A Highly Contested Urban Space in Barcelona

It’s finally happening. A commercial thoroughfare in my neighborhood that is much too narrow, traffic-laden, and overcrowded with shoppers is finally in the process of getting pedestrianized, thanks to pressure from local residents, myself included. With sidewalks that are barely 1m wide and a narrow, single-lane roadway that is constantly occupied by cars, trucks, and motorcycles moving at a snail’s pace while spewing exhaust fumes, Barcelona’s Carrer de Sant Antoni Abat has long been one of those streets where you have to hold your breath and quicken your walking pace. It was a veritable traffic sewer until its recent closure for construction work.

One of this street’s peculiarities is that its roadway –which will soon be levelled with the sidewalk– has a kerb that is no less than 20 cm high, making it impossible for wheelchair users and difficult for elderly persons to navigate. Add to that the hordes of delivery personnel with trolleys stacked to the heavens constantly taking up the entire sidewalk width, and you have “a highly contested urban space.” Sounds super-cool, except here contestations sometimes resulted in violence.

Sant Antoni Abat is one of the oldest streets in Barcelona. It was originally an ancient Roman road (a segment of the Via Augusta, no less) connecting the southwestern gate and Cardo axis of Barcino (Barcelona as it was known then) with the provincial capital Tarraco (Tarragona) and the rest of Hispania. Centuries later, when Barcelona’s Medieval walls were expanded starting in the 14th century to create El Raval (“the suburb”), this road received a city gate dedicated to Saint Anthony, together with a rampart from which this new entrance could be guarded. The 1714 capitulation of Barcelona to Bourbon troops at the end of the War of the Spanish Succession was signed at this very gate, in a stone house that still survives to this day on this dingy street.

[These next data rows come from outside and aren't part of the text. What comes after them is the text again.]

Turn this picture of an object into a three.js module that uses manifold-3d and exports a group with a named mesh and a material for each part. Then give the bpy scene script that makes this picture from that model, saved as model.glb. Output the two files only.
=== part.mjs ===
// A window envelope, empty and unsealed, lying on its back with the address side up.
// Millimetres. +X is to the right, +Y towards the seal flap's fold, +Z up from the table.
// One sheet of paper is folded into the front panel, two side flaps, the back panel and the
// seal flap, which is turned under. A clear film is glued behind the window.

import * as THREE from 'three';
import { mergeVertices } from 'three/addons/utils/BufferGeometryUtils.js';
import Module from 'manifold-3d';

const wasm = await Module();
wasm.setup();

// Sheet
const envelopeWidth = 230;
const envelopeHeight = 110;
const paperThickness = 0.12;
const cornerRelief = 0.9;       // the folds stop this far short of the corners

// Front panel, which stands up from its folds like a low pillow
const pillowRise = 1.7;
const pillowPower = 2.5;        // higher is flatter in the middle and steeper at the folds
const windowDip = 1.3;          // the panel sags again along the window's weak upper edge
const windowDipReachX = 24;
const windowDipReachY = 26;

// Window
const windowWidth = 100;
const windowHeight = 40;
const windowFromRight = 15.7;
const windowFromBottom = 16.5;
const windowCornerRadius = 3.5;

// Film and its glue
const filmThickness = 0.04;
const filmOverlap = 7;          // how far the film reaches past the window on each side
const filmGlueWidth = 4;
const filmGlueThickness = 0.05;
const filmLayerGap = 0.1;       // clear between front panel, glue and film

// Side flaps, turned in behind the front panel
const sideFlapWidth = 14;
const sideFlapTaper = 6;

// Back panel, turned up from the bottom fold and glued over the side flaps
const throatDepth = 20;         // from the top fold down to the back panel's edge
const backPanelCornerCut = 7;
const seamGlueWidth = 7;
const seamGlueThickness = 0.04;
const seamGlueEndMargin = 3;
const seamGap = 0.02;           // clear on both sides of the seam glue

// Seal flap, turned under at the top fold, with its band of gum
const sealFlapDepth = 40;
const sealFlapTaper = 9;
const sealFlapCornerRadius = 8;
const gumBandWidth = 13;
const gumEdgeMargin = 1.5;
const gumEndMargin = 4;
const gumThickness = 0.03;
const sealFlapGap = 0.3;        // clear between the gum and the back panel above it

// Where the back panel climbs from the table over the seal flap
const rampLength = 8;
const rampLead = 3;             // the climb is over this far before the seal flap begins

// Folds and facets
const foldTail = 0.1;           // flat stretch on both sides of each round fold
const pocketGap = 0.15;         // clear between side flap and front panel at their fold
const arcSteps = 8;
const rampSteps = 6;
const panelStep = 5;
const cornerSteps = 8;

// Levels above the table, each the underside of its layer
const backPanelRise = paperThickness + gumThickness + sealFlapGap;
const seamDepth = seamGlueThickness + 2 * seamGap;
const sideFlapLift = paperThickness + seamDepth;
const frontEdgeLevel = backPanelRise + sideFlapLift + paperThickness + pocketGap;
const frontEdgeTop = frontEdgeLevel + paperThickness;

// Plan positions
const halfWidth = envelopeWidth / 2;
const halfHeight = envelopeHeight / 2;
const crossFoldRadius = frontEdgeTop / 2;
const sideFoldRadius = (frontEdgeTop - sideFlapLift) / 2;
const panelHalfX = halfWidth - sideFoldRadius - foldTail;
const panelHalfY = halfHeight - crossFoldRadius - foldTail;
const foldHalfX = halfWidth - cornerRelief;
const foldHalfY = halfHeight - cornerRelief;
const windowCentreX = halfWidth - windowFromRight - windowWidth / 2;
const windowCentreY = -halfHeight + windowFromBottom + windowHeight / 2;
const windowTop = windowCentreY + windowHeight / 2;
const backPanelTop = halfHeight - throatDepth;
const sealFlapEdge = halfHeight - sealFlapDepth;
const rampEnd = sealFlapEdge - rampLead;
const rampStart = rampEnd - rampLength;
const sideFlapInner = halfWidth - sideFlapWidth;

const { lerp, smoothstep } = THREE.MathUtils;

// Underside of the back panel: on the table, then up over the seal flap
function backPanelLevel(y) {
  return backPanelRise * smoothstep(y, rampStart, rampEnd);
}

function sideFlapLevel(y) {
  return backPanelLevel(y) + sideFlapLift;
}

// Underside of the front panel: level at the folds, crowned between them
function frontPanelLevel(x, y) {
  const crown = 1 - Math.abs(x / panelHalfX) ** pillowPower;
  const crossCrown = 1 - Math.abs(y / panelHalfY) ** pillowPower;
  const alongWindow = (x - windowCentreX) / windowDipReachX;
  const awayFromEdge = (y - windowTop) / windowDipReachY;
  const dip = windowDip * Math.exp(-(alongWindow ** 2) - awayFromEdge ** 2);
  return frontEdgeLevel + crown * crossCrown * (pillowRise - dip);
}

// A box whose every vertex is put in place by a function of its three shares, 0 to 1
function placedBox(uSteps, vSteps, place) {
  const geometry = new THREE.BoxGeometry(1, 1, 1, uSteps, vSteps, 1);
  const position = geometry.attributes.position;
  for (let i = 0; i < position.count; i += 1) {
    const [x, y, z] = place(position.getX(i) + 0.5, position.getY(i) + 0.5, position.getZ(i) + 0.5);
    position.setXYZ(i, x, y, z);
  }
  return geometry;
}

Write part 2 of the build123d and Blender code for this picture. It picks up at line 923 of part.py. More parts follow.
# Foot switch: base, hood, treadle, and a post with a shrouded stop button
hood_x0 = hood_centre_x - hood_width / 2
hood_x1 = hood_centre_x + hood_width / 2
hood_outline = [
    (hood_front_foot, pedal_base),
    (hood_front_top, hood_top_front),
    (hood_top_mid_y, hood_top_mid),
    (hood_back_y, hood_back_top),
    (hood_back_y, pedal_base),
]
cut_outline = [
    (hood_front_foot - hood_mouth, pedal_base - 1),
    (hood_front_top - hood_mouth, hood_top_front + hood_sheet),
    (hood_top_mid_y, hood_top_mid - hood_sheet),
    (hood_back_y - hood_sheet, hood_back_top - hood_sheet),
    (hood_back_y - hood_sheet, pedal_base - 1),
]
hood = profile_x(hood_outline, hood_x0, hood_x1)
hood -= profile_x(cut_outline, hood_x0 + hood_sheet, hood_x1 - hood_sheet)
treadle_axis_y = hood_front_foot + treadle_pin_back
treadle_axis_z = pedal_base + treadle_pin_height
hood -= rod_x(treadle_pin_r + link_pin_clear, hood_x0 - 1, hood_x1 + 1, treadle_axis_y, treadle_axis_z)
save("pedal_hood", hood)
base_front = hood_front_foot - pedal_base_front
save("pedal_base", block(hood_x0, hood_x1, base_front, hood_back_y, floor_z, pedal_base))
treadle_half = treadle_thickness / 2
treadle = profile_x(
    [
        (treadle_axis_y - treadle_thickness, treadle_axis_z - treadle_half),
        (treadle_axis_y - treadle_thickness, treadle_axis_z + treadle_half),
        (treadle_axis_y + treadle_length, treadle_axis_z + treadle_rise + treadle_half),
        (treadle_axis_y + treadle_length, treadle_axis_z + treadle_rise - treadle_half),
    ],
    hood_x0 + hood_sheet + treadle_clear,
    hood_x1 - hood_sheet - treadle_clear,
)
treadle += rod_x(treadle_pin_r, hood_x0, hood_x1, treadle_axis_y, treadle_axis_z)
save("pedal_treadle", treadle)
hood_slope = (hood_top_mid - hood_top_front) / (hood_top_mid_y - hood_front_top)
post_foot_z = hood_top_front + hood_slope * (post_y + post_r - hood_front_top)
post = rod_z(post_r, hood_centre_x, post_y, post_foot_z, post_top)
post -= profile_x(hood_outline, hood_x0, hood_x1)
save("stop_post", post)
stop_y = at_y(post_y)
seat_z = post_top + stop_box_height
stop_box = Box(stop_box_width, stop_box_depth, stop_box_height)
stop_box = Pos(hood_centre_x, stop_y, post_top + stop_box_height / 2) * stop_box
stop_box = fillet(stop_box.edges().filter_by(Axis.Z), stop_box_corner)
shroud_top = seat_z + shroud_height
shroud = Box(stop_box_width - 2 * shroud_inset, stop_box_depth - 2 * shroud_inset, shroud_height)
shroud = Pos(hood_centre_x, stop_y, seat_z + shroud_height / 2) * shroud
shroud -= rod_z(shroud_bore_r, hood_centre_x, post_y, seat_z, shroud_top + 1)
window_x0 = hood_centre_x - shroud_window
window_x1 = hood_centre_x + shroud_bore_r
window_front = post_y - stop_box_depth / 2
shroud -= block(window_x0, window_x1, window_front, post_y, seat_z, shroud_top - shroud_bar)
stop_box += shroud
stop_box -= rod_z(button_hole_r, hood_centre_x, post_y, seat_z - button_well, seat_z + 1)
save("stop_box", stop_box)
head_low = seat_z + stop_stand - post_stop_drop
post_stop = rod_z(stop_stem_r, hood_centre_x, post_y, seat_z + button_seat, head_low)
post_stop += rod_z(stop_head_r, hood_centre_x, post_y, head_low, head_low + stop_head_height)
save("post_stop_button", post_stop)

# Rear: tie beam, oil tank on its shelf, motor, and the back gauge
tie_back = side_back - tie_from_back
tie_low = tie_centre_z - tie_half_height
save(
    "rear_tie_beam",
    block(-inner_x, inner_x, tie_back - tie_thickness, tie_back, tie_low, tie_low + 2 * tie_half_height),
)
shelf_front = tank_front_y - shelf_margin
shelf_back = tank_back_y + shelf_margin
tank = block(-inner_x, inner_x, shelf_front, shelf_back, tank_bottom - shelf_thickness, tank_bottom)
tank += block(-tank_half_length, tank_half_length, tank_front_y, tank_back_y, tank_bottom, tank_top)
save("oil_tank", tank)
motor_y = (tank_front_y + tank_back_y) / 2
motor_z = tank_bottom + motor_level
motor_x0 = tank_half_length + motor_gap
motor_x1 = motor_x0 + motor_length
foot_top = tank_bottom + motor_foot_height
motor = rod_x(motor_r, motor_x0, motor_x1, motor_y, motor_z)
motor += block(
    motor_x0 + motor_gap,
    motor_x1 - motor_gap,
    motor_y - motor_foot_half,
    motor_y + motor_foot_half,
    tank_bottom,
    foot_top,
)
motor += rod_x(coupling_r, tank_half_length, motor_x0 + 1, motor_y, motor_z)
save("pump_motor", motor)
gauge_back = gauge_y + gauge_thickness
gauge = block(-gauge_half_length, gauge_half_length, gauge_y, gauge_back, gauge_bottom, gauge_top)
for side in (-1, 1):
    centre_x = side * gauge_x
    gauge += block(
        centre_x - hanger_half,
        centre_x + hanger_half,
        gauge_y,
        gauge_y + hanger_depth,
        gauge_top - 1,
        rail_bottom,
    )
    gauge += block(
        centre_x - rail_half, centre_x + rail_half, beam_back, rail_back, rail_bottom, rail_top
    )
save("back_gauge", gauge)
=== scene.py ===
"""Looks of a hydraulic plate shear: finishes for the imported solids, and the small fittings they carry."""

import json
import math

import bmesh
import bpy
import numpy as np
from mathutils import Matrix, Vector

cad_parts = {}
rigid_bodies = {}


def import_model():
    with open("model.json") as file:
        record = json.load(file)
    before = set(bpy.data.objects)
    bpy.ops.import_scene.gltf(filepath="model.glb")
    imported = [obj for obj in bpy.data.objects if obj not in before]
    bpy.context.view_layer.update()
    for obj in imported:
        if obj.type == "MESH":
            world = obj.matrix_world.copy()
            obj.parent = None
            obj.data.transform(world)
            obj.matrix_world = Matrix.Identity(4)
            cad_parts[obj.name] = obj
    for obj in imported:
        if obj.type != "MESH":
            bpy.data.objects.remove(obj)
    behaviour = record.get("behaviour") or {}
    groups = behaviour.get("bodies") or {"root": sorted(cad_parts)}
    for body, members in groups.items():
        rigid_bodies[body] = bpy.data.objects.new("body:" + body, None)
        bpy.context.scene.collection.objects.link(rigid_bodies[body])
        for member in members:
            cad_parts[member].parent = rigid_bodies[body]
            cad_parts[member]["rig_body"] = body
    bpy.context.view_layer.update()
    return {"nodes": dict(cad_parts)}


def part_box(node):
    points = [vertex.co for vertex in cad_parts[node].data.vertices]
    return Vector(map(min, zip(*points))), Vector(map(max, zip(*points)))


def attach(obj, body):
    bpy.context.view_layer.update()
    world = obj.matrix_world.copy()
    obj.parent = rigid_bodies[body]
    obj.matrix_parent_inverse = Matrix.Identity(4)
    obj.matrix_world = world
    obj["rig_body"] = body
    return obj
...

As this part of El Raval grew and densified (to more than 800 persons per hectare!) during the industrial revolution, Sant Antoni Abat street became the busy commercial axis it is today. When the defensive wall surrounding Barcelona was finally demolished and Ildefons Cerdà’s famous Eixample expansion plan of 1859 was implemented, the Sant Antoni market –Barcelona’s largest– was one of the first public buildings to be completed in this new part of the city. Today it’s possible to see the excavated ruins of the former rampart in the lower level of the market.

The ripping up of Sant Antoni Abat’s asphalt is music to my ears. No more narrow sidewalks, as stone pavement will now stretch smoothly from building facade to building facade. Vehicular traffic –which is not being banished outright, only discouraged– will now have to respect pedestrians rather than the other way around. Wheelchair users will now be able to navigate this street, and those pushing strollers or delivery trolleys will now have sufficient room to maneuver.

Narrow Medieval streets simply cannot have kerbs, let alone ones that are 20 cm high. City Council long ago levelled the narrow streets of old Barcelona, but for political reasons this one, the worst of them all in terms of traffic, was never touched. Until now, that is, thanks to a really great and feisty bunch of neighbors who fought tooth and nail for this change to happen.

Why has it taken this long for a street this busy and inhumane to finally get some much-needed improvements? Hard as it may be to believe, there were fierce opponents to the levelling up of this street. Concerns over gentrification were aired by opponents on the left, while fears of not being able to drive on the street at all anymore were aired by opponents on the right, resulting in a political hot potato. Is it reasonable to fight gentrification by forcing residents to suffer from a lack of personal safety and high levels of air and noise pollution? No, gentrification has to be fought by introducing laws that protect rents and by building an adequate supply of social housing. Similarly, is it reasonable to insist on a supposed right to drive anywhere in your private vehicle in a city center as dense as Barcelona’s, where motor vehicles take up an inordinate amount of contested urban space? No, the private automobile can simply no longer be the sole criterion around which urban space decisions are taken. Those days are simply over (BTW I say this as a co-owner of an automobile!).

I’m so looking forward to calmly strolling down the middle of this street when this highly contested urban space reopens as a highly improved urban space.

POSTSCRIPT: Here is how Sant Antoni Abat Street looks today. By eliminating the curb, and paving the entire roadway uniformly, pedestrians now have the right of way over motor traffic (which can still circulate).

2 Comments

  1. Any actions planned to address the crime rate on the street and about the constant loiters and noise disturbance they bring with them?

    Especially around the square space before Teatre de Raval intersected with Carrer d`en Sant Climent. It’s every day noise disturbance by the same crowd of people.